This week was the 75th anniversary of the liberation of Auschwitz, and I kept thinking back to my visit there years ago. It was haunting in ways I couldn’t have anticipated and that I haven’t been able to shake in the nearly two decades since.
The entrance is famous. The railroad tracks, too, especially for anyone who has seen “Schindler’s List.” The familiarity of a place one has never been before is a punch in the stomach. I didn’t want it to feel familiar.
I visited on a gorgeous spring day. Some friends and I made a weekend excursion to Krakow and, being serious intellectuals interested in history and culture, included a trip to Auschwitz. The train took us through the lush, rolling hills of the Polish countryside. As we walked the grounds, butterflies danced through the air and birds sang. I have read that when the camps were packed with people, there wasn’t so much as a blade of grass, much less wildflowers bobbing in the breeze.
Did people hear the birds sing beyond the barbed wire? The movies seem to always be set in winter, almost black and white even when shot in color. But what of those balmy days when the wind carries the syrupy perfume of freshly cut grass? What a cruel juxtaposition, to see the stars above at night or feel the spring breeze or hear a bird sing and to know the universe is brimming with beauty, and yet they are trapped in a living hell. A living nightmare.
Unfortunately, in the 75 years since the end of Auschwitz, genocide has not ended. It is always a delicate subject to bring up other cases, or other mistreatments. The point is not to compare; each case is monstrous for those who suffered.
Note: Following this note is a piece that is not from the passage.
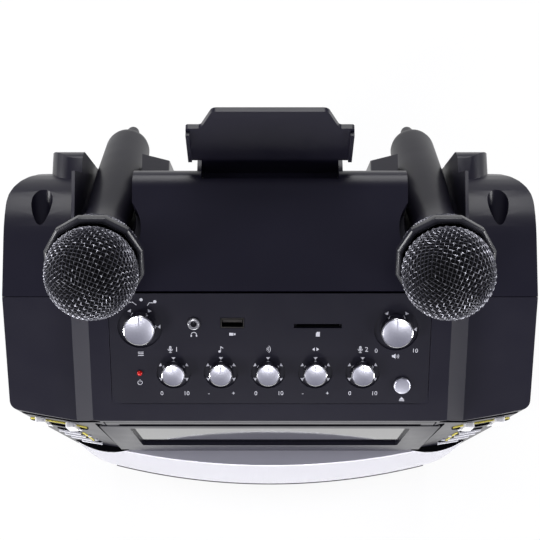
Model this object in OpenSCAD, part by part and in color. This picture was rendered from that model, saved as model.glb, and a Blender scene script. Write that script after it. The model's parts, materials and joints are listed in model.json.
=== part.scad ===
/* [Cabinet] */
// Width across the shoulders
body_w = 311; // [300:1:330]
// Height of the front top edge above the floor
front_edge_h = 290; // [284:1:300]
// Slope of the control panel, in degrees
panel_slope = 33.7; // [30:0.1:36]
// Length of the control panel up its slope
panel_len = 81.1; // [79:0.1:90]
// Slope of the flat top behind the control panel, in degrees
top_slope = 11.5; // [9:0.5:13]
// Depth of the base
base_depth = 178; // [174:1:186]
// Height where the rear wall starts to lean forward
knee_h = 228; // [215:1:235]
// Lean of the upper rear wall, in degrees
rear_lean = 18; // [15:0.5:20]
// Taper of each side towards the base, in degrees
side_taper = 5; // [3:0.5:6]
// Drop from the raised centre to the wings
wing_drop = 13; // [10:0.5:15]
// Width of the raised centre at its top
centre_w = 209; // [205:1:214]
// How far the front sweeps back at the shoulders
front_sweep = 8.7; // [6:0.1:11]
// Wall thickness of the moulded shells
wall = 3; // [2.4:0.1:3.6]
// Gap that shows as the seam between the shells
seam = 0.4; // [0.3:0.1:0.8]

/* [Feet] */
// Height of the rubber feet
foot_h = 6; // [4:0.5:9]
// Diameter of the rubber feet
foot_d = 20; // [16:1:24]

/* [Door and screen] */
// Width of the disc door
door_w = 197; // [190:1:200]
// Height of the disc door
door_h = 130; // [127:1:132]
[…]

But if we think genocide is wrong, then it is wrong no matter who the target is, and we should push back against creeping “otherization” that strips people of their humanity, that treats them as a block to be expelled without exceptions. Because one cruelty leads to another. History might not repeat itself but it rhymes.
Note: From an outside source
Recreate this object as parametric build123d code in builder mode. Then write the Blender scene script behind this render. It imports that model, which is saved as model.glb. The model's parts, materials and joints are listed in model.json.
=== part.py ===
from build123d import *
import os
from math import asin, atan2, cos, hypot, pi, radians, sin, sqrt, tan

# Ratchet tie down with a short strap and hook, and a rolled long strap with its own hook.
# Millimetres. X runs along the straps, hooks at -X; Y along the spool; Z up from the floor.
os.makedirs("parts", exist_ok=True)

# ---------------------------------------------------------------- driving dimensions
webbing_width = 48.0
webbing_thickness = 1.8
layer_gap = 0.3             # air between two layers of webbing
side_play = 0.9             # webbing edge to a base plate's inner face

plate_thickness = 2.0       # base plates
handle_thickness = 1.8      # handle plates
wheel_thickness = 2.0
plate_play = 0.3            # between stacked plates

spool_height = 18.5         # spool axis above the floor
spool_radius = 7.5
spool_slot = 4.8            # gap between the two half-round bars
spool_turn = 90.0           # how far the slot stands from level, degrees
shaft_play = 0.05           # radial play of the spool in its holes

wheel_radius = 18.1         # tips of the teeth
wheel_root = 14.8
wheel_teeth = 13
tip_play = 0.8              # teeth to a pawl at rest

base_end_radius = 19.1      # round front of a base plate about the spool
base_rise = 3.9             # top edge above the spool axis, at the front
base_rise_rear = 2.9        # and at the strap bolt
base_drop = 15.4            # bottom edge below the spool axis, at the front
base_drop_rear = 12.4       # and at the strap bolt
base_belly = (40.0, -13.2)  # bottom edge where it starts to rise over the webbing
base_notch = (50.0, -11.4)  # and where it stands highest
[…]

The National Public Radio show “Fresh Air” ran an interview with Laurence Rees, author of the book “Auschwitz: A New History.” You can listen or read the transcript here. National Public Radio delivers uniformly excellent reporting. Support them if you can. Journalism–the real thing, with reporters who dig for facts–is what keeps us free.
That top photo is one that haunts me most. It’s in the bathroom–it shows the long trough sink, and the squares are soap holders, with ridges so the soap doesn’t sit in water and melt. It sums up the insanity of Auschwitz: a place where soap was valued but human life wasn’t.
I am not in a position of authority here. I am not Jewish and didn’t know about the Holocaust until high school when I read Anne Frank. On the other hand, the whole point is the universality of our humanity. Everybody should care. We all must remember.